Scalable fabrication of high-performance asymmetric hierarchical porous membranes for alkaline water electrolysis

Alkaline water electrolysis (AWE) represents a promising approach for green hydrogen production, yet the development of high-performance separators with gas impermeability, high ion conductivity, and stability under alkaline operating conditions has proven challenging. To address this challenge, we develop a pre-concentration regulated phase separation strategy for scalable fabrication of asymmetric hierarchical porous membranes (AHPMs) for AWE. The resulting AHPMs demonstrate a hierarchical structure composed of an ultrathin dense skin layer and highly interconnected porous support.
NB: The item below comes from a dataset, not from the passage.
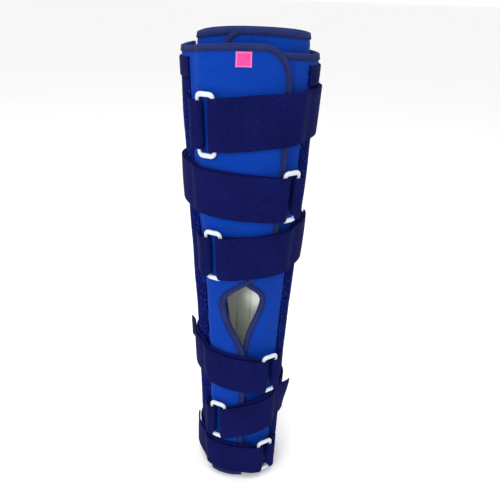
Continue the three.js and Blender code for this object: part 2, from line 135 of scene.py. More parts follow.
# Straps, tabs and loops
WEBBING_THICKNESS = 2.0 * MM
WEBBING_CROWN = 0.25 * MM
SELVEDGE = 2.6 * MM  # the woven line along each edge of the webbing
SELVEDGE_DEPTH = 0.12 * MM
WAVER = 0.35 * MM  # how far its edges wander
WAVER_SIZE = 70 * MM
CUP = 0.25 * MM  # how far its face waves
CUP_SIZE = 38 * MM
LAYER = 2.7 * MM
STRAP_CLEARANCE = 0.8 * MM
BAND_EASE = 0.6 * MM
TAPE_EASE = 1.5 * MM
LOOP_WIDTH = 24 * MM
LOOP_SIDE_BAR = 4.4 * MM
LOOP_END_BAR = 6 * MM
LOOP_PLAY = 1.6 * MM
FOLD_RADIUS = 3.2 * MM
FOLD_OVERHANG = 2.5 * MM
TAB_LENGTH = 20 * MM
TAB_NARROWING = 4 * MM
ANCHOR_ANGLE = 164
FREE_END = (0.72, 1)  # the last part of a strap's upper run, as shares of it
STRAPS = (
    # side of its loop, middle and width as shares of the height, the loop's angle, climb from the
    # front to the other side, and angle, lift and kick of the free end
    dict(side=-1, middle=0.8425, width=0.096, loop=30.5, climb=0.013, end=104, lift=0.002, kick=0),
    # tuck is how far the loop ends short below, slip how far the strap's under layer lies higher
    dict(
        side=1, middle=0.703, width=0.09, loop=37, climb=0.009, end=108, lift=0.002, kick=0,
        tuck=6 * MM, slip=2 * MM,
    ),
    dict(
        side=-1, middle=0.578, width=0.093, loop=27, climb=0.009, end=104, lift=0.003, kick=0,
        tuck=5 * MM,
    ),
    # curl is where along the upper run its end lifts, and trim how much narrower the lifted end is
    dict(
        side=1, middle=0.294, width=0.084, loop=33, climb=0.015, end=104, lift=0.0225, kick=0.014,
        tuck=6.5 * MM, slip=4.5 * MM, curl=(0.88, 1.04), trim=20 * MM,
    ),
    # lifted is between which places across the width the lift grows: -1 and 1 are the two edges
    dict(
        side=-1, middle=0.168, width=0.084, loop=26, climb=0.022, end=84, lift=0.0125, kick=-0.006,
        tuck=6.5 * MM, slip=4 * MM, lifted=(-1.2, 1.1),
    ),
    dict(
        side=1, middle=0.0565, width=0.0745, loop=34, climb=0.008, end=100, lift=0.003, kick=0,
        tuck=6.5 * MM, slip=4 * MM,
    ),
)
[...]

Benefitting from the structural advantages, the AHPMs exhibit outstanding characteristics, including a high bubble point pressure up to 12.4 bar, extremely low area resistance of 0.03 Ω cm2 in 30 wt% KOH at 80 °C, and excellent hydrophilicity and long-term alkaline stability. When applied in AWE with commercial catalysts, the AHPMs achieved an impressive current density of 1.9 A cm−2 at 2.0 V in 30 wt% KOH and the anodic hydrogen contents (AHCs) below 0.5 vol.% at a low current density of 0.1 A cm−2, differential pressure of 2 bar, and temperature of 80 ℃. Moreover, AHPMs demonstrate exceptional stability over 2,400 h of continuous operation and maintain superior performance in a 1 Nm3 h−1 industrial-scale electrolyzer stack. This work advances the development of efficient separators for high-performance AWE systems, contributing to the advancement of hydrogen technologies in sustainable energy applications.